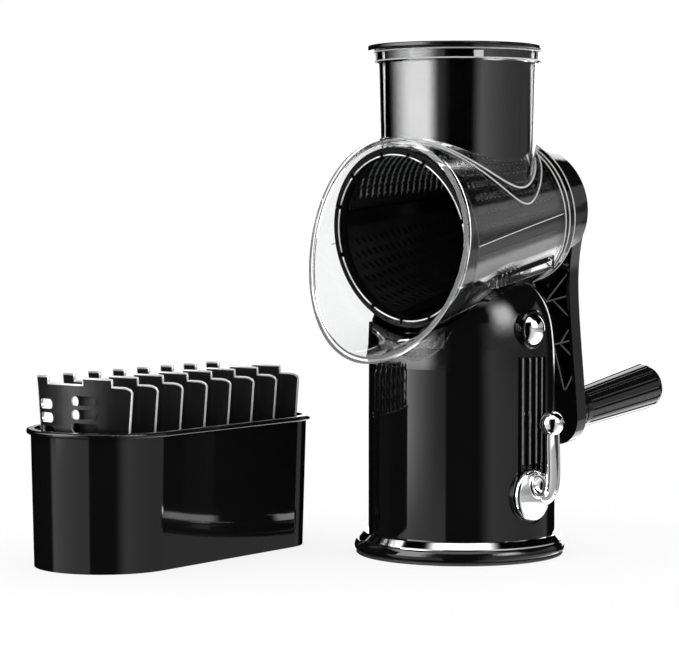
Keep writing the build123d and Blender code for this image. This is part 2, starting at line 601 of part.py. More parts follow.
# stored slicing plate: two columns of wide slots, an ear, a tab and a rounded shoulder on top
def stored_plate():
    """Plate with its wide end up and the lower ends of its side edges at y = 0, z = 0."""
    one = turned([(store_r1 - plate_t, 0), (store_r1, 0), (store_r0, store_len),
                  (store_r0 - plate_t, store_len)])
    one &= side_wedge(0, -1, 120)
    low = store_len - 3.7
    cuts = [block(-16.3, 10.8, -60, 0, low, store_len + 1), block(26.0, 60, -60, 0, low - 0.3, store_len + 1)]
    corner = block(31.0, 60, -60, 0, low - 4.3, store_len + 1)
    corner -= Pos(31.0, -30, low - 4.3) * Rot(90, 0, 0) * Cylinder(4.0, 80)
    cuts.append(corner)
    slot = Box(16.5, 14, 5.4)
    slot = fillet(slot.edges().filter_by(Axis.Y), 2.6)
    for row in range(9):
        for column, drop in ((13.5, 12.2), (-25.0, 14.8)):
            z = store_len - drop - 7.4 * row
            r = store_r1 + z * drum_slope
            cuts.append(Rot(0, 0, column) * Pos(0, -r, z) * slot)
    one = one - cuts
    lean = degrees(atan2((store_r0 - store_r1) * store_side, store_len))
    return Rot(-lean, 0, 0) * Pos(0, store_r1 * store_side, 0) * one


store_one = stored_plate()
for k in range(8):
    place = Pos(0, first_y + plate_pitch * k, slot_floor + gap)
    save("stored_plate_%d" % (k + 1), box_frame * (place * store_one))
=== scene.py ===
import json
from math import cos, radians, sin

import bpy
import numpy as np
from mathutils import Matrix, Vector


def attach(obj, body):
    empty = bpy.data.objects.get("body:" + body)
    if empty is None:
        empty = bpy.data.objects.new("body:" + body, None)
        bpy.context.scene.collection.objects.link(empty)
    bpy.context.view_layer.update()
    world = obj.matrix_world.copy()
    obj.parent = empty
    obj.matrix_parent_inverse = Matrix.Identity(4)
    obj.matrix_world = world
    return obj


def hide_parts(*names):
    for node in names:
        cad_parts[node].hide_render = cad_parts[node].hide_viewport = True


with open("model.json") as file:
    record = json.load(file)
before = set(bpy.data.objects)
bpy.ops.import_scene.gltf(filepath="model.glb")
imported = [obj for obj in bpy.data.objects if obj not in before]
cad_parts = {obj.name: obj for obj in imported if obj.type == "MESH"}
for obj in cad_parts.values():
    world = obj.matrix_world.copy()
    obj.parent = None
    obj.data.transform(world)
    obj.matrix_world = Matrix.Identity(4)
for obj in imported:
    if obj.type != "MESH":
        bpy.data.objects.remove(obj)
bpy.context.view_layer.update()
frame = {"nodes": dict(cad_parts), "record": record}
nodes = frame["nodes"]


# ---- camera
# The view is from the front right, slightly above the foot, through a long lens.
camera_azimuth = radians(43.1965)
camera_pitch = radians(2.8617)
camera_distance = 1.447196
camera_aside = (-0.06889, 0.12874)      # offset to the right and up, in the picture's plane
camera_lens = 133.34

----

_What to work on_.
Your output shall consist solely of the lines from the line with "store_one = stored_plate()" to the line with "obj.matrix_world = world", reproduced exactly, both ends included.

_Worked solution_.
store_one = stored_plate()
for k in range(8):
    place = Pos(0, first_y + plate_pitch * k, slot_floor + gap)
    save("stored_plate_%d" % (k + 1), box_frame * (place * store_one))
=== scene.py ===
import json
from math import cos, radians, sin

import bpy
import numpy as np
from mathutils import Matrix, Vector


def attach(obj, body):
    empty = bpy.data.objects.get("body:" + body)
    if empty is None:
        empty = bpy.data.objects.new("body:" + body, None)
        bpy.context.scene.collection.objects.link(empty)
    bpy.context.view_layer.update()
    world = obj.matrix_world.copy()
    obj.parent = empty
    obj.matrix_parent_inverse = Matrix.Identity(4)
    obj.matrix_world = world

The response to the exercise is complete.